全 情 報

ID番号 06007
事件名 未払賃金請求事件
いわゆる事件名 商大八戸ノ里ドライビングスクール事件
争点
事案概要  自動車教習所の指導員が隔週の月曜日の休日(時短休日)が国民の祝日と重なった場合には、右休日を翌日に振り替え、右の日の出勤は休日出勤として時間外労働手当を支給する等の取扱いが定着していたとして右取扱いにかかわる賃金の支払等を求めて争った事例。
参照法条 労働基準法92条
労働基準法89条1項
体系項目 就業規則(民事) / 就業規則と労働契約
就業規則(民事) / 就業規則の適用対象者
裁判年月日 1992年6月29日
裁判所名 大阪地
裁判形式 判決
事件番号 平成1年 (ワ) 4488 
裁判結果 一部認容
出典 労働判例619号74頁
審級関係
評釈論文
判決理由 〔就業規則-就業規則と労働契約〕
 1 (証拠略)(就業規則、賃金規則)によると、年末年始休暇は一二月二九日から一月四日までであり(就業規則一四条)、夏期特別休暇の定めはなく、能率手当は所定内実稼働時間に対し支払うこととされている(賃金規則一八条)。
 2(一) 被告は、昭和五五年頃から同六三年頃まで、第三類型の取扱をしていたことを自認している。右事実、(証拠・人証略)によると、右取扱は同四六年頃から始まったと認められる。
 (二) 被告が第三類型の取扱を実施してきた理由は詳らかではないが、職組及び組合との合意に基づくものと推認される。
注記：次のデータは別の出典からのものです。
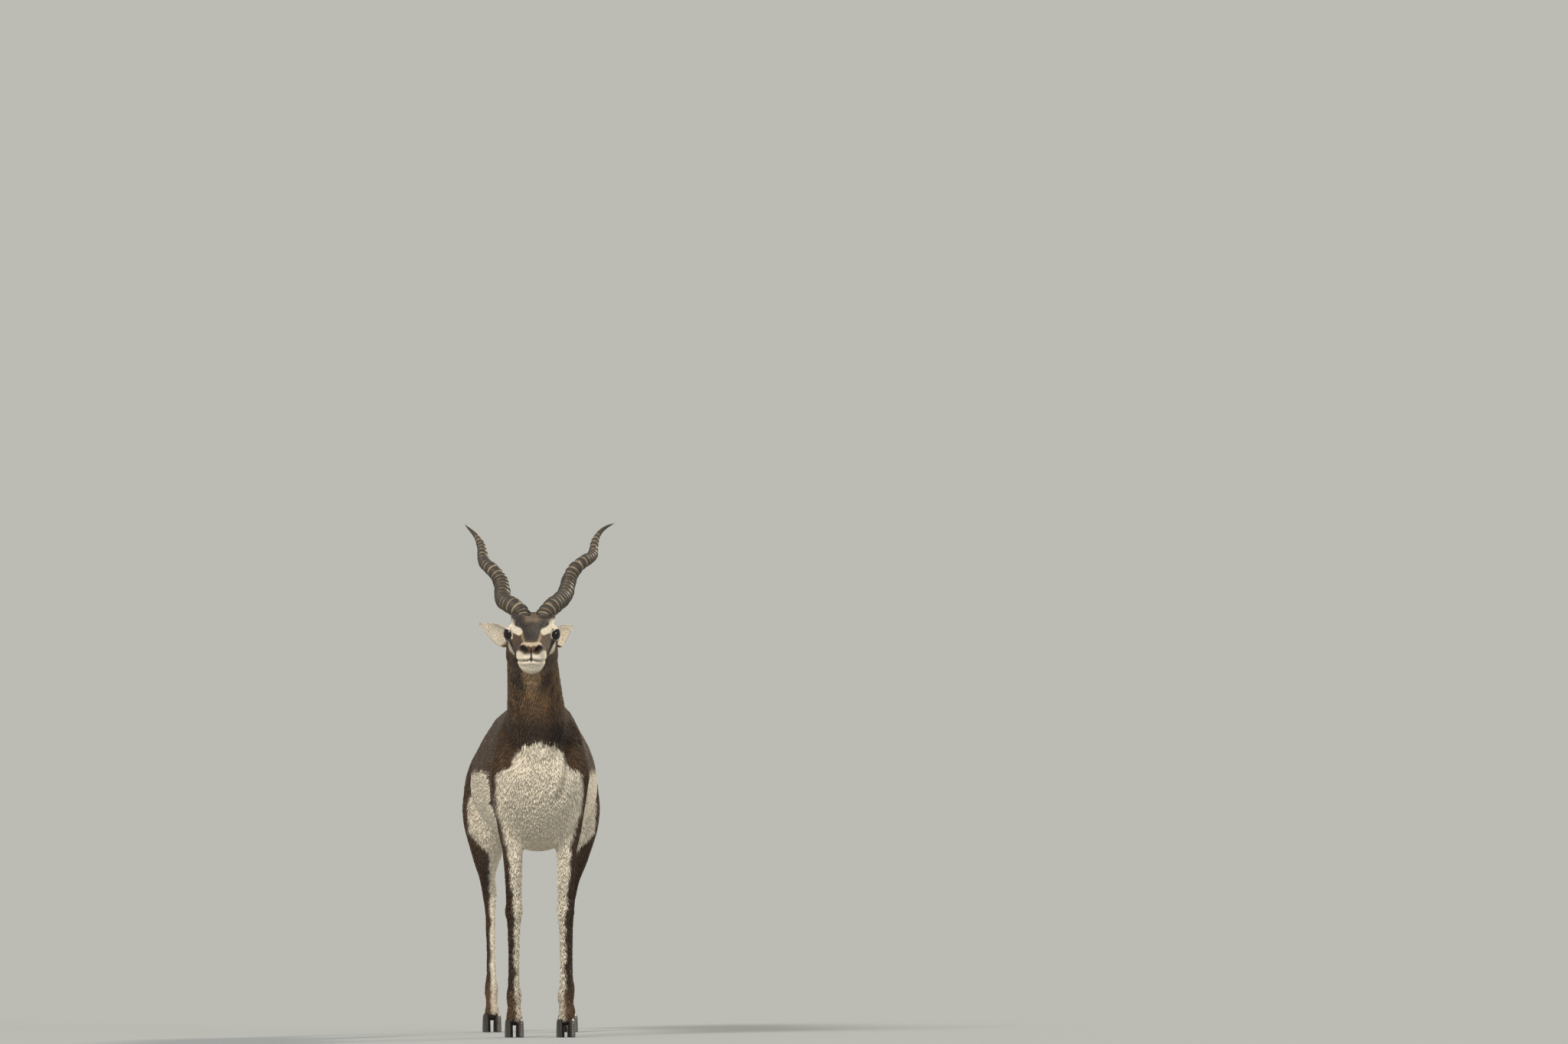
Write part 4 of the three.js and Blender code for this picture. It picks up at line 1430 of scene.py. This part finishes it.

 3 そうすると、第三類型の取扱は、職組及び組合との合意に基づき、長年月に亘り、教習指導員に対しあまねく適用されてきたことにより、労働契約上の労働条件を組成してきたものと言わねばならず、被告において、右取扱が就業規則、賃金規則に違反するとして、原告らの同意なく一方的に不利に変更することは信義に反し許されないと解される。
〔就業規則-就業規則の適用対象者〕
 出向社員に適用される就業規則は、出向元会社、出向先会社及び出向社員三者間の約定によって決まるが、原則として、出向先会社の就業規則が適用される。四〇協定書はA学園と組合間の協定であり、右約定に当たらない。したがって、原告Xには被告の就業規則が適用されると解される。